- TASK PROMPT -
Take the entries below and print only the lines from the one with "Reconstruct the object" through the one with "far = 700.0", exactly as they stand, both ends included.

- PROVIDED MATERIAL -
★ ★ ★ ★ ★

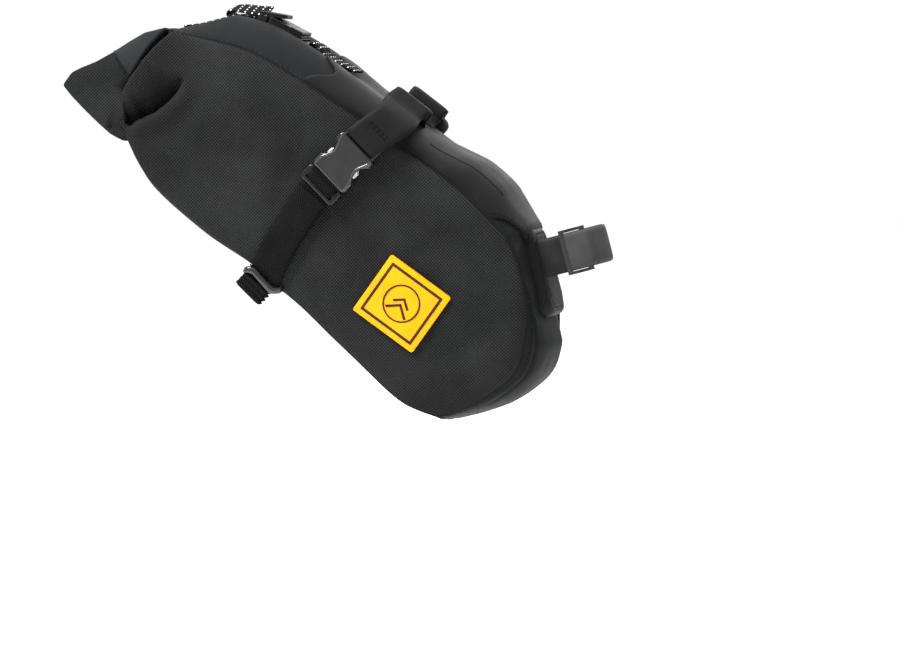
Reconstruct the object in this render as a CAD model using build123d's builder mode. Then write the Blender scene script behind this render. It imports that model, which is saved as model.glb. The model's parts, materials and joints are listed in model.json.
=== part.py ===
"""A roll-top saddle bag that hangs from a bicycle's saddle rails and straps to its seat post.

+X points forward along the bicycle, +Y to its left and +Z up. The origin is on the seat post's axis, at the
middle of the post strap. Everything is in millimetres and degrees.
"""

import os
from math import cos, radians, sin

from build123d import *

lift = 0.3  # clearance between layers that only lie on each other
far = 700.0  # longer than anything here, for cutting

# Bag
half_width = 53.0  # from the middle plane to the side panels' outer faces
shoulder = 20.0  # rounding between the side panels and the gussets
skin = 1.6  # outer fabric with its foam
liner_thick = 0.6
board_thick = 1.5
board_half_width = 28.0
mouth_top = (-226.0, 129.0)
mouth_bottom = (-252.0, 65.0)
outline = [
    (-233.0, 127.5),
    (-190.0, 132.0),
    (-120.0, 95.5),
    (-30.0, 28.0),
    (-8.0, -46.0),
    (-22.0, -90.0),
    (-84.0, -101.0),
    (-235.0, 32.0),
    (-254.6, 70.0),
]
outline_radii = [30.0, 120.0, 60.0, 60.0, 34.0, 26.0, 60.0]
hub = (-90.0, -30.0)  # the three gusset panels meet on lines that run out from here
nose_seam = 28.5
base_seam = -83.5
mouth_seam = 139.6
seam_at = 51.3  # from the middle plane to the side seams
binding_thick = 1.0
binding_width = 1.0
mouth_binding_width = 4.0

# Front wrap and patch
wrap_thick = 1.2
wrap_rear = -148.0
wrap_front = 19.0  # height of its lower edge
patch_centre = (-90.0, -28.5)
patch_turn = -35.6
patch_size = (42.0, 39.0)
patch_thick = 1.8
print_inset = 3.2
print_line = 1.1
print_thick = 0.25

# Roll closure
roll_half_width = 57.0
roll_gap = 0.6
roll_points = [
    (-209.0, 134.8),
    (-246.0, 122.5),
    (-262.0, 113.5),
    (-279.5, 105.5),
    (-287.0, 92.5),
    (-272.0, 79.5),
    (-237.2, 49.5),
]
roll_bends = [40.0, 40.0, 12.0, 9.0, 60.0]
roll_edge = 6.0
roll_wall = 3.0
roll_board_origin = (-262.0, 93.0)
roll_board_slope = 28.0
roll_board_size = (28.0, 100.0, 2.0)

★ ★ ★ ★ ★

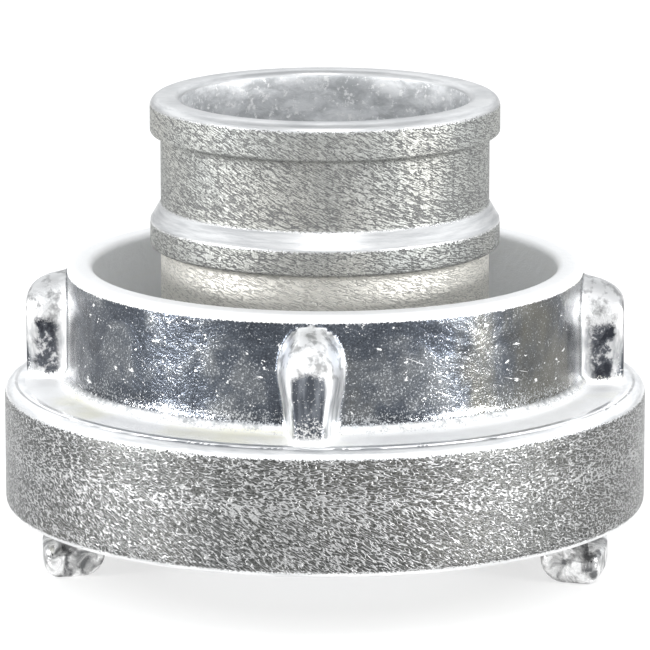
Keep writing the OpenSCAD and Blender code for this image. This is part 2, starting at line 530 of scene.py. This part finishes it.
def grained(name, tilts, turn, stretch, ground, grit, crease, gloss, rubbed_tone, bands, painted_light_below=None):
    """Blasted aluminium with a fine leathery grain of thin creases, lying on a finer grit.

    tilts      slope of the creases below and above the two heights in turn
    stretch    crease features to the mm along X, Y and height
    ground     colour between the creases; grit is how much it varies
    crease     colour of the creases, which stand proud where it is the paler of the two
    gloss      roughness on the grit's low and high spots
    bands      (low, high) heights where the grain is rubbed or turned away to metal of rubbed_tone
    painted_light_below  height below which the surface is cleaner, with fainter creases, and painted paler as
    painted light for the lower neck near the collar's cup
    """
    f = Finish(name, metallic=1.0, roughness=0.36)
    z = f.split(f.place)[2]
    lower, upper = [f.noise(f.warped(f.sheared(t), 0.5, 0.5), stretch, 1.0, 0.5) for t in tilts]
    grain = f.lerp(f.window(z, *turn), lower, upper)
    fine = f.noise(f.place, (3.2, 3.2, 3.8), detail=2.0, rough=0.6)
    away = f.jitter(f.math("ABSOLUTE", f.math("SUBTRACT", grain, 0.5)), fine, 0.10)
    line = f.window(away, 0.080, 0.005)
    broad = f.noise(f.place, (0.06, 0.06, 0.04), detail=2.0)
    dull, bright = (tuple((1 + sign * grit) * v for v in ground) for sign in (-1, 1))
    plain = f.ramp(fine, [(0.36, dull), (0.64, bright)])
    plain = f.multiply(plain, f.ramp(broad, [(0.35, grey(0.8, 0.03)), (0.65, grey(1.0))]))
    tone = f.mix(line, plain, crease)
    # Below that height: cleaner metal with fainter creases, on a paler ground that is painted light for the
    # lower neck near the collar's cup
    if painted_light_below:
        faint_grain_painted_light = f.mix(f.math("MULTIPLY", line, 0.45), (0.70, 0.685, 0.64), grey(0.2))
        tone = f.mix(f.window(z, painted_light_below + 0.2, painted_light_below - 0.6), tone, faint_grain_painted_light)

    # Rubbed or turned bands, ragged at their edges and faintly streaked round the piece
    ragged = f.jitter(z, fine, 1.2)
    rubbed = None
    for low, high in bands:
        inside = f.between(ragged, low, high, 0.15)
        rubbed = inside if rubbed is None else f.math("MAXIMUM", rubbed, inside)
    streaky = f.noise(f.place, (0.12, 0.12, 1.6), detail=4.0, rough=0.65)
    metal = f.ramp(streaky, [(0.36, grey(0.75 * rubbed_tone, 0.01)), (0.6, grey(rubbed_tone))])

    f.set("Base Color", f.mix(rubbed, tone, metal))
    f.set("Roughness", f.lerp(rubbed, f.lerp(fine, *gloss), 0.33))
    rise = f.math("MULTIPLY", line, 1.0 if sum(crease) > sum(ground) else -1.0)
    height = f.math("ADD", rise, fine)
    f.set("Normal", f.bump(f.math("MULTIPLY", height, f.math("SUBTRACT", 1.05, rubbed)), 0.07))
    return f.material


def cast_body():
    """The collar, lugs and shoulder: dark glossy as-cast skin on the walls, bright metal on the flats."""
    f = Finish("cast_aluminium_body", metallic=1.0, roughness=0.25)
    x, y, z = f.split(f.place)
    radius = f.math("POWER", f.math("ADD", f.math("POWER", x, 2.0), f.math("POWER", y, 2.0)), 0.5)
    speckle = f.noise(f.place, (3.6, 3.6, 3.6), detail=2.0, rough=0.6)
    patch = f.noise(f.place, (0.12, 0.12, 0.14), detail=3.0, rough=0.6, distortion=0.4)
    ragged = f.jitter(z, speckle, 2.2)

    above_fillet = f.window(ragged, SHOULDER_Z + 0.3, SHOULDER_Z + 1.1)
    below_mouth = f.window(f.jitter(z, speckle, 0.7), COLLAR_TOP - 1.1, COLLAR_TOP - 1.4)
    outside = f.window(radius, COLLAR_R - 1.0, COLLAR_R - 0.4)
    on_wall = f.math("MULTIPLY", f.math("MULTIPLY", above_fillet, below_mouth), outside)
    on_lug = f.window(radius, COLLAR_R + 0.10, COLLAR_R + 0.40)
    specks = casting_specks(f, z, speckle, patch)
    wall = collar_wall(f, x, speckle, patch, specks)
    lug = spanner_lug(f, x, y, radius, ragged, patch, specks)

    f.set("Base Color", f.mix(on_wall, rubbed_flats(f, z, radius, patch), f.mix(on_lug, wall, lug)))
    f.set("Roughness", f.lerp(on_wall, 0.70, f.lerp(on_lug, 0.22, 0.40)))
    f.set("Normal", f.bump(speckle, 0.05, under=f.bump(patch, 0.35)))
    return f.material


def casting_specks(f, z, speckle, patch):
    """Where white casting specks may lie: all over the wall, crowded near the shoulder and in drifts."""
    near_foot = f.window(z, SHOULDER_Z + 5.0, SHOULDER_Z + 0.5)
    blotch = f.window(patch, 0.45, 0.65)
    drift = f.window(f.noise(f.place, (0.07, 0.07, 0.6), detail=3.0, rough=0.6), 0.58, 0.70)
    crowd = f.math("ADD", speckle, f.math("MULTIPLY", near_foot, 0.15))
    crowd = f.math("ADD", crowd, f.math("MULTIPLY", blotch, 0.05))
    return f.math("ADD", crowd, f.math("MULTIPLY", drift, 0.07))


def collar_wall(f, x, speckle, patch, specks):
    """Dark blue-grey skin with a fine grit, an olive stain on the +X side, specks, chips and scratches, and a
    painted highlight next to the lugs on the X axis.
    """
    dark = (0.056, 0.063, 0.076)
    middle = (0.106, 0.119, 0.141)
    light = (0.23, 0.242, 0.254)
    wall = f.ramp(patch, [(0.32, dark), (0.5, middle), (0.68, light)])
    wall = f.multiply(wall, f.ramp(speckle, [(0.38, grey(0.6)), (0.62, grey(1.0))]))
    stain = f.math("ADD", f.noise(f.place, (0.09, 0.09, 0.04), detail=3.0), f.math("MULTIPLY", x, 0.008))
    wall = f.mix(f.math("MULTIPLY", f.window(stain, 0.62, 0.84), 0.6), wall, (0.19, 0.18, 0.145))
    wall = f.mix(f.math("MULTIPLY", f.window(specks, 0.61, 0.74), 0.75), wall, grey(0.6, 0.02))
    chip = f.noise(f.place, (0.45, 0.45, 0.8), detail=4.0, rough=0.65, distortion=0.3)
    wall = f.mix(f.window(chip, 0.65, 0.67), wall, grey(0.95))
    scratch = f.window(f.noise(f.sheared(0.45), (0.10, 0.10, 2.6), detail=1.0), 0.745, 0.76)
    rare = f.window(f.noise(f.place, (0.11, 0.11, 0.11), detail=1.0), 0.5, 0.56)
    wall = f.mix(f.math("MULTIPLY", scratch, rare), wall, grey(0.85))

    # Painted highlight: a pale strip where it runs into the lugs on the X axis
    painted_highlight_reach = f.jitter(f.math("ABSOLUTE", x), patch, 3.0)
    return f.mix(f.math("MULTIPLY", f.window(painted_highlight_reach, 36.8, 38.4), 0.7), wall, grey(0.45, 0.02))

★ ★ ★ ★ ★

- EXERCISE RESPONSE -
Reconstruct the object in this render as a CAD model using build123d's builder mode. Then write the Blender scene script behind this render. It imports that model, which is saved as model.glb. The model's parts, materials and joints are listed in model.json.
=== part.py ===
"""A roll-top saddle bag that hangs from a bicycle's saddle rails and straps to its seat post.

+X points forward along the bicycle, +Y to its left and +Z up. The origin is on the seat post's axis, at the
middle of the post strap. Everything is in millimetres and degrees.
"""

import os
from math import cos, radians, sin

from build123d import *

lift = 0.3  # clearance between layers that only lie on each other
far = 700.0  # longer than anything here, for cutting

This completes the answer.